William and Ellen Sherman had returned to St. Louis at war's end. Grateful businessmen raised $30,000 to buy and furnish their spacious two-story home at 912 North Garrison Avenue. They lived there on and off for 11 of their remaining years.

Former U.S. president and Civil War veteran Rutherford B. Hayes, who attended both funeral ceremonies, said at the time that Sherman had been "the most interesting and original character in the world." 
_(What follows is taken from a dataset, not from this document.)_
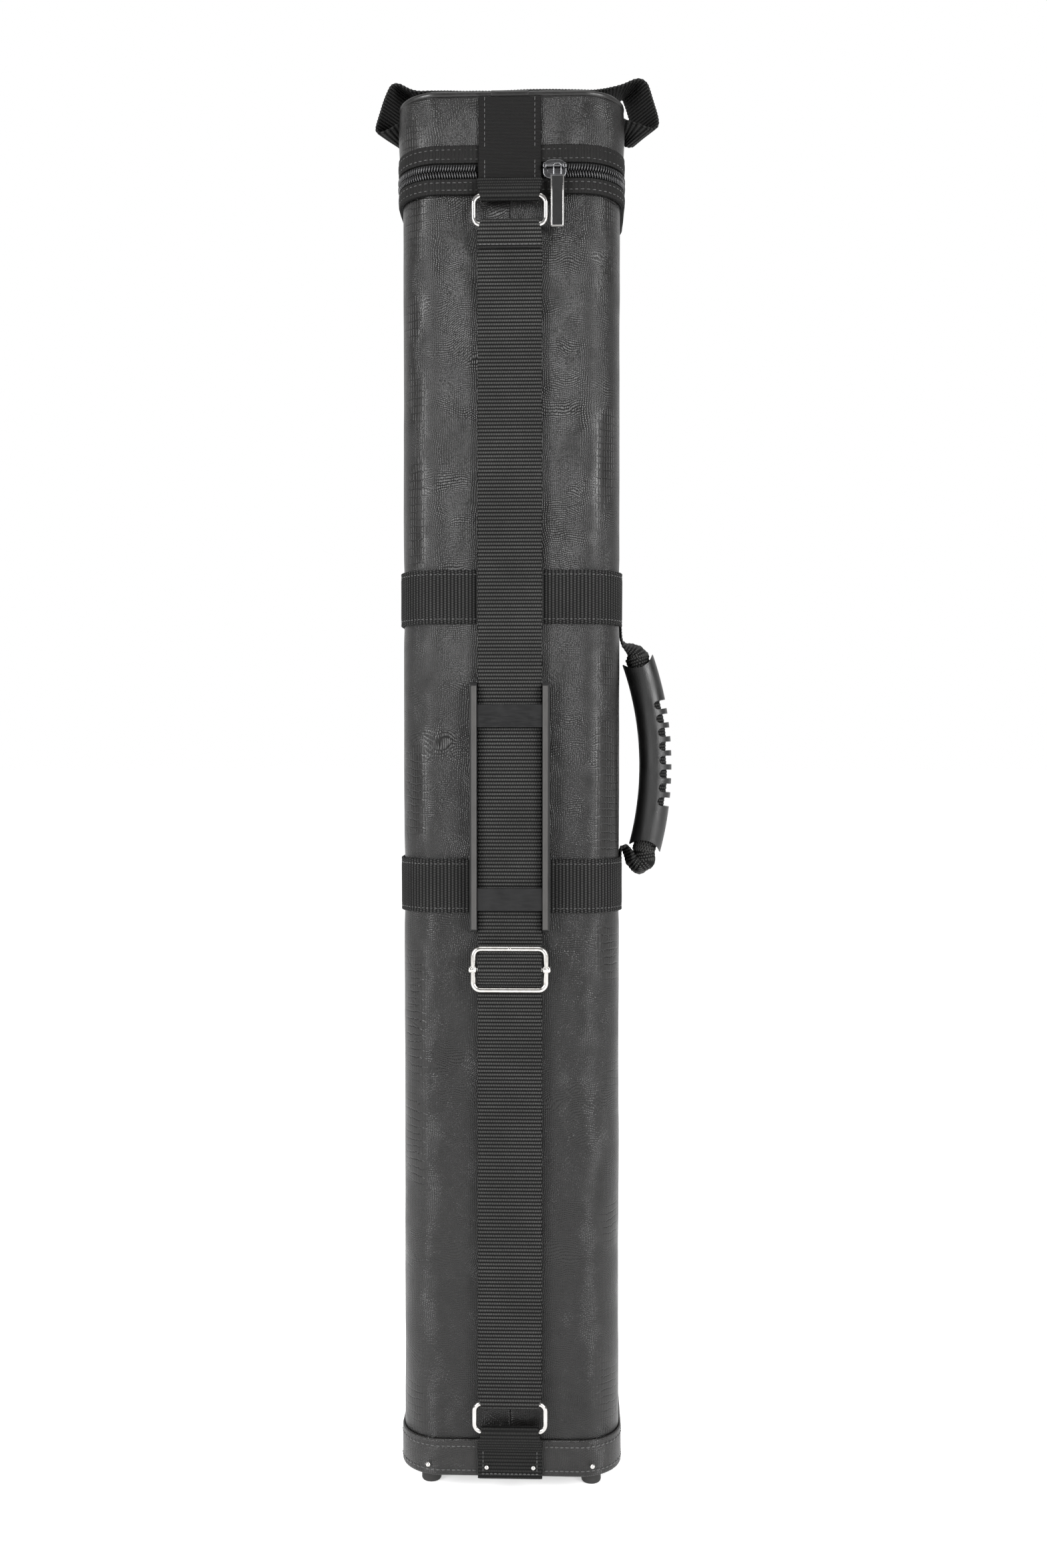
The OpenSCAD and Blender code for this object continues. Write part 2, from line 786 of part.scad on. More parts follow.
module grip_shell(side)
{
    difference()
    {
        along_grip(-grip_angle / 2, grip_angle / 2) intersection()
        {
            difference()
            {
                grip_section(grip_t, grip_w);
                grip_section(grip_t - 2 * grip_wall, grip_w - 2 * grip_wall);
            }
            translate([side > 0 ? 0 : -grip_t, -grip_w]) square([grip_t, 2 * grip_w]);
        }
        for (s = [-1, 1]) at_grip(s * grip_angle / 2)
            translate([0, 0, s * (end_dip_r - end_dip)]) rotate([90, 0, 0])
                cylinder(r = end_dip_r, h = 2 * grip_w, center = true);
    }
}

module grip_inner() color([0.1, 0.1, 0.1]) grip_shell(-1);

module grip_outer()
{
    pitch_angle = slot_pitch / (grip_curve + grip_t / 2) * 180 / PI;
    slot_x = grip_t / 2 - slot_d + slot_w / 2;
    color([0.2, 0.19, 0.19]) difference()
    {
        grip_shell(1);
        for (k = [0 : slot_n - 1]) at_grip((k - (slot_n - 1) / 2) * pitch_angle)
        {
            block([slot_x, grip_t], [-grip_w, grip_w], [-slot_w / 2, slot_w / 2]);
            translate([slot_x, 0, 0]) rotate([90, 0, 0])
                cylinder(d = slot_w, h = 2 * grip_w, center = true);
        }
    }
}

// Rolled webbing inside the grip, which shows at both of its ends
module grip_webbing()
{
    up = core_up / grip_curve * 180 / PI;
    down = core_down / grip_curve * 180 / PI;
    color([0.1, 0.1, 0.1]) along_grip(-grip_angle / 2 - down, grip_angle / 2 + up)
        grip_section(core_t, core_w);
}

// ---- drawing ----

body_shell();
body_wrap();
body_lining();
base_block();
base_pad();
tube_plate();
butt_tube(1);  // butt_tube_1
butt_tube(2);  // butt_tube_2
butt_tube(3);  // butt_tube_3
butt_tube(4);  // butt_tube_4
shaft_tubes(-1);  // shaft_tubes_left
shaft_tubes(1);  // shaft_tubes_right
bottom_cap();
feet();
foot_screws();
cap_tacks();
bottom_patch();
band(band_lower_z);  // band_lower
band(band_upper_z);  // band_upper
webbing_tab(band_lower_z + band_w, band_lower_z + band_w + tab_l);  // webbing_tab_lower
webbing_tab(band_upper_z - tab_l, band_upper_z);  // webbing_tab_upper
zip_tape_lower();
coil(zip_z - chain_half, zip_z - zip_gap / 2);  // zip_coil_lower
binding_lower();
hinge_tape_lower();
ring_loop();
strap_back();
strap_front();
lid_wall();
lid_wrap();
lid_board();
lid_pad();
lid_lining();
lid_top();
piping();
piping_sleeve();
top_handle();
zip_tape_upper();
coil(zip_z + zip_gap / 2, zip_z + chain_half);  // zip_coil_upper
binding_upper();
hinge_tape_upper();
zip_slider();
pull_frame();
pull_insert();
ring(ring_high_z);  // top_ring
strap_eye_upper();
ring(ring_low_z);  // bottom_ring
strap_eye_lower();
pad_base();
pad_rails();
pad_plate(pad_z + plate_inset);  // pad_plate_lower
pad_plate(pad_z + pad_l - plate_inset - plate_h);  // pad_plate_upper
buckle_frame();
buckle_bar();
strap_hump();
grip_inner();
grip_outer();
grip_webbing();
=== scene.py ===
from math import cos, hypot, pi, radians, sin

import bmesh
import bpy
from mathutils import Matrix, Vector, noise


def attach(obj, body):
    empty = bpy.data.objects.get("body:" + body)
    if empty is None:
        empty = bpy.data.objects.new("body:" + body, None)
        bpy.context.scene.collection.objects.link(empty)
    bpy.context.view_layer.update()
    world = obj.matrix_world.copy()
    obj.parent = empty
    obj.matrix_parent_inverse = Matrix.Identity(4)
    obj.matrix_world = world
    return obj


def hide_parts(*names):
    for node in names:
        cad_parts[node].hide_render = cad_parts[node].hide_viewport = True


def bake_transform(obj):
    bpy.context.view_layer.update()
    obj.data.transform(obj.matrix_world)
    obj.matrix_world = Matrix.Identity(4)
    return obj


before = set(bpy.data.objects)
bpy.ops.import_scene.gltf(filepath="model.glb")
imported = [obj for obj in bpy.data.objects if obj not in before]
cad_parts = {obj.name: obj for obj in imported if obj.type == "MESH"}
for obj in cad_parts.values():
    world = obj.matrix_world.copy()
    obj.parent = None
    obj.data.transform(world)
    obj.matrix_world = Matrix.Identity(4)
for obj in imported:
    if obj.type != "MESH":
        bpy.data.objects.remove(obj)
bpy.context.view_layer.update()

# ---- Studio ----
# A pale floor in a pale room that is dimmer in front of the case than behind it. The floor also
# glows with painted light of its own, fainter in front of the case and full behind it. Two tall soft
# boxes stand in front and to the sides, one upright highlight for each rounded corner. The camera
# stands level with the case's middle.
camera_at = Vector((0.0345, -0.950, 0.450))
camera_lens = 34.8
camera_aim = Vector((0.0080, -0.045, 0.4283))
floor_reach = 30.0
floor_dim_from, floor_lit_from = -1300.0, -260.0
floor_shine = 0.50
box_side, box_front, box_high, box_aim = 1.42, -1.45, 1.05, 0.60
box_wide, box_tall, box_watts = 0.75, 1.3, 52.0

camera_data = bpy.data.cameras.new("camera")
camera_data.lens = camera_lens
camera_data.sensor_width = 36.0
camera_data.clip_start = 0.05
camera = bpy.data.objects.new("camera", camera_data)
camera.location = camera_at
camera.rotation_euler = (camera_aim - camera_at).to_track_quat("-Z", "Y").to_euler()
bpy.context.scene.collection.objects.link(camera)
bpy.context.scene.camera = camera
bpy.context.scene.view_settings.view_transform = "Standard"


def link_in(mat, socket, value):
    """Sets a socket to a value, or links another node's output to it."""
    if isinstance(value, bpy.types.NodeSocket):
        mat.node_tree.links.new(value, socket)
    else:
        socket.default_value = value


def add(mat, kind, out=0, **given):
    """Adds a node; small-letter names are its settings, capital ones its sockets."""
    node = mat.node_tree.nodes.new("ShaderNode" + kind)
    for key, value in given.items():
        if key[0].islower():
            setattr(node, key, value)
    for key, value in given.items():
        if not key[0].islower():
            link_in(mat, node.inputs[key.replace("_", " ")], value)
    return node.outputs[out]


def maths(mat, operation, *values):
    node = mat.node_tree.nodes.new("ShaderNodeMath")
    node.operation = operation
    for socket, value in zip(node.inputs, values):
        link_in(mat, socket, value)
    return node.outputs[0]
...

Sherman is buried alongside his wife in Calvary Cemetery in St. Louis

General Sherman - Post Civil War

Reflective Addendum — The Sherman Paradox

Sherman’s postwar life presents a paradox that fits squarely within the Lucas and Garrison guiding philosophy:

He was a man who hated war, yet perfected its most devastating applications.
He rejected political power, yet shaped national policy from a military post.
He lived quietly in St. Louis, yet directed campaigns that reshaped an entire continent.

Within a single block of this study area lived a man whose decisions influenced:

  • The fate of the American West

  • The expansion of railroads and industry

  • The lives of countless Native American communities

  • The memory and meaning of the Civil War

And yet, in the daily rhythm of the neighborhood, he would have appeared simply as another distinguished resident—one among many remarkable lives intersecting in this small geographic space.